:: Required task ::
Quote the whole listing verbatim.

:: Recorded data ::
[Start]

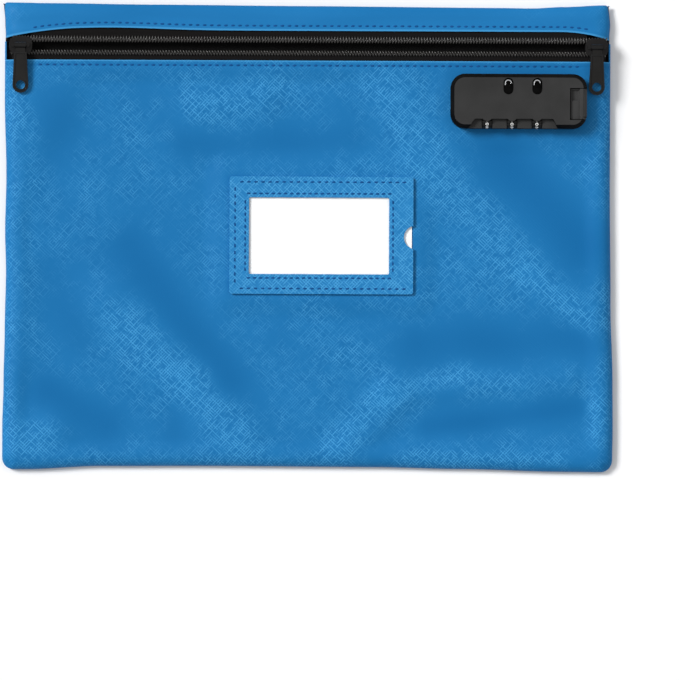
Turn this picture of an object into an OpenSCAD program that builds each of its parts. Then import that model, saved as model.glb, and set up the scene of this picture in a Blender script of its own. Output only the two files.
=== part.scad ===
// A zipped cash deposit bag with a combination lock, lying on its back.
// +X is to the right, +Y is towards the zip, +Z is out of the front.

/* [Bag] */
// Width of the bag
bag_w = 356; // [340:1:380]
// Height of the bag, from its bottom edge to its folded top edge
bag_h = 274; // [265:1:290]
// Thickness of the filled bag at its flat part
bag_t = 9; // [8.5:0.1:9.5]
// Thickness of the leather
leather_t = 1.2; // [0.9:0.1:1.3]

/* [Zip] */
// Distance of the zip's middle from the bag's top edge
zip_drop = 25.5; // [24:0.5:27]
// Distance of each coil row from the zip's middle
coil_offset = 3.95; // [3.8:0.05:4.2]
// Width of a coil row
coil_w = 3.25; // [3:0.05:3.4]
// Height of a coil row above its tape
coil_h = 1.8; // [1.4:0.1:1.8]
// Length of a slider along the zip
slider_l = 13.4; // [12:0.1:13.6]
// Width of a slider across the zip
slider_w = 10.5; // [9:0.1:11]
// Length of a pull from its hinge to its tip
pull_l = 28; // [24:0.1:28]
// Width of a pull at its tip
pull_w = 9.3; // [8:0.1:9.4]
// Diameter of the hole in a pull
pull_hole_d = 5.3; // [4:0.1:5.6]

/* [Card pocket] */
// Width of the pocket
pocket_w = 108; // [100:1:116]
// Height of the pocket
pocket_h = 69; // [64:1:76]
// Width of the window
window_w = 82.3; // [70:0.1:86]
// Height of the window
window_h = 45; // [40:0.5:50]
// Width of the card
card_w = 100; // [96:0.5:101]
// Height of the card
card_h = 57; // [52:0.5:59]

/* [Lock] */
// Length of the lock's case
lock_l = 80; // [78:0.5:82]
// Width of the lock's case
lock_w = 32; // [31:0.5:33]
// Height of the lock's case above the leather
lock_h = 11; // [10.9:0.1:12]
// Radius of a dial
dial_r = 3.9; // [3.7:0.05:3.9]
// Distance between two dials
dial_pitch = 14.6; // [13.5:0.1:15]

/* [Hidden] */
$fn = 48;
eps = 0.01;

// Colours
leather_blue = [0.15, 0.48, 0.73];
thread_blue = [0.08, 0.33, 0.55];
zip_black = [0.07, 0.07, 0.07];
lock_black = [0.16, 0.16, 0.16];
steel = [0.75, 0.76, 0.78];

// The bag's rolled edge: distance in from the edge, and height
roll = [[1.6, 0], [0.5, 0.5], [0, 1.6], [0, 3.2], [1.4, 6.2], [5.5, bag_t - 0.5], [10, bag_t]];
seam_z = 2.4;
corner_r = 8;

// The zip's mouth
zip_y = bag_h / 2 - zip_drop;
panel_edge_y = zip_y - 8.3;
band_edge_y = zip_y + 9.2;
band_back_y = band_edge_y - 6.7;
band_dip = 4.7;
dip_left = 45;
dip_right = 30;
tape_t = 0.6;
tape_z = bag_t - leather_t - tape_t;
tape_inner = 3.1;
tape_outer = 14.5;
tape_end = bag_w / 2 - leather_t;
tape_shown = band_edge_y - band_dip - zip_y;
tape_hidden_x = bag_w / 2 - 12;
coil_end = bag_w / 2 - 2.4;

// Sliders and pulls
slider_x = bag_w / 2 - 8.8;
plate_t = 0.9;
slider_r = 4.2;
slider_top_z = tape_z + tape_t + coil_h + 0.3;
slider_low_z = tape_z - 0.3 - plate_t;
bar_r = 0.95;
bar_z = slider_top_z + plate_t + 2.1;
knuckle_r = 1.8;
knuckle_l = 6.6;
pull_t = 1.6;
pull_slope = 5.4;
pull_round_y = pull_l - pull_w / 2;
pull_top_w = 7.4;
rim_t = 0.4;
rim_w = 1;
post_w = 3.8;
post_l = 3.4;
post_end = 1.8;
leg_t = 1.8;
leg_w = 2.2;
pull_neck_w = 5.6;
pull_neck_l = 5;
pull_shoulder_y = 4;

// Stitches
stitch_l = 3;
stitch_w = 0.6;
stitch_t = 0.2;
stitch_pitch = 4.15;
window_stitch_pitch = 3.6;

// The card pocket
pocket_x = 7.9;
pocket_y = 0.5;
window_x = 6.5;
window_y = 0.2;
pocket_lip = 4.5;
pocket_t = 1;
pocket_z = bag_t + 1;
film_t = 0.3;
film_edge = 3;
card_x = 11;
card_t = 0.4;
card_z = bag_t + 0.15;
thumb_r = 6.9;
thumb_depth = 5.5;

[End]

:: Task solution ::
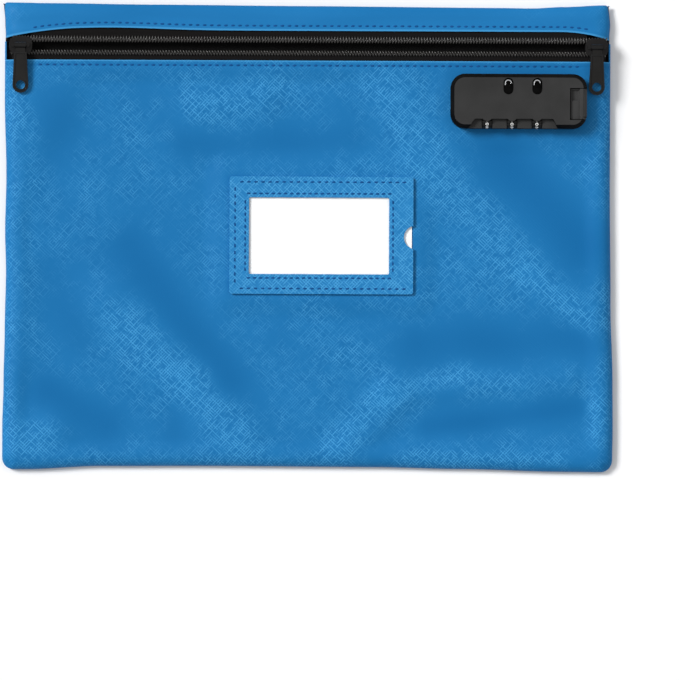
Turn this picture of an object into an OpenSCAD program that builds each of its parts. Then import that model, saved as model.glb, and set up the scene of this picture in a Blender script of its own. Output only the two files.
=== part.scad ===
// A zipped cash deposit bag with a combination lock, lying on its back.
// +X is to the right, +Y is towards the zip, +Z is out of the front.

/* [Bag] */
// Width of the bag
bag_w = 356; // [340:1:380]
// Height of the bag, from its bottom edge to its folded top edge
bag_h = 274; // [265:1:290]
// Thickness of the filled bag at its flat part
bag_t = 9; // [8.5:0.1:9.5]
// Thickness of the leather
leather_t = 1.2; // [0.9:0.1:1.3]

/* [Zip] */
// Distance of the zip's middle from the bag's top edge
zip_drop = 25.5; // [24:0.5:27]
// Distance of each coil row from the zip's middle
coil_offset = 3.95; // [3.8:0.05:4.2]
// Width of a coil row
coil_w = 3.25; // [3:0.05:3.4]
// Height of a coil row above its tape
coil_h = 1.8; // [1.4:0.1:1.8]
// Length of a slider along the zip
slider_l = 13.4; // [12:0.1:13.6]
// Width of a slider across the zip
slider_w = 10.5; // [9:0.1:11]
// Length of a pull from its hinge to its tip
pull_l = 28; // [24:0.1:28]
// Width of a pull at its tip
pull_w = 9.3; // [8:0.1:9.4]
// Diameter of the hole in a pull
pull_hole_d = 5.3; // [4:0.1:5.6]

/* [Card pocket] */
// Width of the pocket
pocket_w = 108; // [100:1:116]
// Height of the pocket
pocket_h = 69; // [64:1:76]
// Width of the window
window_w = 82.3; // [70:0.1:86]
// Height of the window
window_h = 45; // [40:0.5:50]
// Width of the card
card_w = 100; // [96:0.5:101]
// Height of the card
card_h = 57; // [52:0.5:59]

/* [Lock] */
// Length of the lock's case
lock_l = 80; // [78:0.5:82]
// Width of the lock's case
lock_w = 32; // [31:0.5:33]
// Height of the lock's case above the leather
lock_h = 11; // [10.9:0.1:12]
// Radius of a dial
dial_r = 3.9; // [3.7:0.05:3.9]
// Distance between two dials
dial_pitch = 14.6; // [13.5:0.1:15]

/* [Hidden] */
$fn = 48;
eps = 0.01;

// Colours
leather_blue = [0.15, 0.48, 0.73];
thread_blue = [0.08, 0.33, 0.55];
zip_black = [0.07, 0.07, 0.07];
lock_black = [0.16, 0.16, 0.16];
steel = [0.75, 0.76, 0.78];

// The bag's rolled edge: distance in from the edge, and height
roll = [[1.6, 0], [0.5, 0.5], [0, 1.6], [0, 3.2], [1.4, 6.2], [5.5, bag_t - 0.5], [10, bag_t]];
seam_z = 2.4;
corner_r = 8;

// The zip's mouth
zip_y = bag_h / 2 - zip_drop;
panel_edge_y = zip_y - 8.3;
band_edge_y = zip_y + 9.2;
band_back_y = band_edge_y - 6.7;
band_dip = 4.7;
dip_left = 45;
dip_right = 30;
tape_t = 0.6;
tape_z = bag_t - leather_t - tape_t;
tape_inner = 3.1;
tape_outer = 14.5;
tape_end = bag_w / 2 - leather_t;
tape_shown = band_edge_y - band_dip - zip_y;
tape_hidden_x = bag_w / 2 - 12;
coil_end = bag_w / 2 - 2.4;

// Sliders and pulls
slider_x = bag_w / 2 - 8.8;
plate_t = 0.9;
slider_r = 4.2;
slider_top_z = tape_z + tape_t + coil_h + 0.3;
slider_low_z = tape_z - 0.3 - plate_t;
bar_r = 0.95;
bar_z = slider_top_z + plate_t + 2.1;
knuckle_r = 1.8;
knuckle_l = 6.6;
pull_t = 1.6;
pull_slope = 5.4;
pull_round_y = pull_l - pull_w / 2;
pull_top_w = 7.4;
rim_t = 0.4;
rim_w = 1;
post_w = 3.8;
post_l = 3.4;
post_end = 1.8;
leg_t = 1.8;
leg_w = 2.2;
pull_neck_w = 5.6;
pull_neck_l = 5;
pull_shoulder_y = 4;

// Stitches
stitch_l = 3;
stitch_w = 0.6;
stitch_t = 0.2;
stitch_pitch = 4.15;
window_stitch_pitch = 3.6;

// The card pocket
pocket_x = 7.9;
pocket_y = 0.5;
window_x = 6.5;
window_y = 0.2;
pocket_lip = 4.5;
pocket_t = 1;
pocket_z = bag_t + 1;
film_t = 0.3;
film_edge = 3;
card_x = 11;
card_t = 0.4;
card_z = bag_t + 0.15;
thumb_r = 6.9;
thumb_depth = 5.5;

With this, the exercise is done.